La procura e la Finanza, dopo aver delineato il profilo di pericolosità sociale dei proposti, ha indagato sul patrimonio costituito «dal 1979 alla data odierna, accertando la sproporzione esistente tra il profilo reddituale e quello patrimoniale per entrambi i proposti; il ruolo di imprenditore “mafioso” rivestito nel tempo da Gianluca Scali, per conto della cosca di riferimento e la conseguente “mafiosità” dell’impresa individuale “Lina Ursini”, da questi gestita, in relazione al “metodo” con il quale la stessa impresa ha inquinato il relativo settore di mercato alterandone la concorrenza; l’utilizzo da parte di Domenico Gallo di una serie di società direttamente o indirettamente a questi riconducibili, o comunque nella sua disponibilità, attraverso le quali ha illecitamente operato in diversi contesti territoriali sia provinciali sia nazionali, nonché individuando, attraverso una complessa e articolata attività di accertamento e riscontro documentale, i patrimoni dei quali gli stessi risultavano disporre, direttamente o indirettamente, il cui valore era decisamente sproporzionato rispetto alla capacità reddituale dichiarata ai fini delle imposte sui redditi, nonché le fonti illecite dalle quali i proposti avevano tratto le risorse per la loro acquisizione».
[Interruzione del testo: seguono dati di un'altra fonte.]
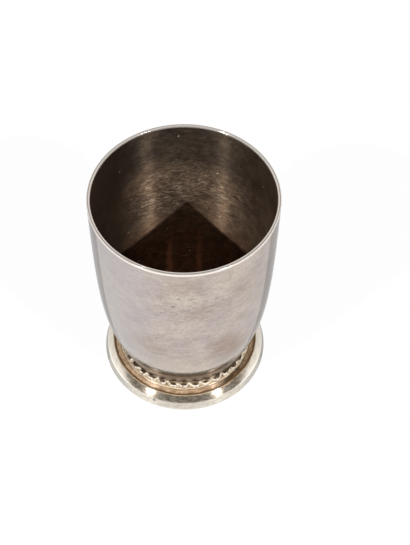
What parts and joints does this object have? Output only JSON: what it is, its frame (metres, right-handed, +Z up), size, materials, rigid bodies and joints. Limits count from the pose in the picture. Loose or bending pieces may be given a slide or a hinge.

Al temine dell’indagine i Finanzieri hanno sequestrato «14 imprese commerciali (compresi rapporti bancari, partecipazioni, 69 immobili e 36 veicoli), quote societarie, immobili (fabbricati e terreni, tra cui una villa di pregio), beni di lusso (12 orologi di noti marchi), rapporti finanziari e assicurativi, nonché disponibilità finanziarie, per un valore complessivo stimato in circa 212 milioni di euro».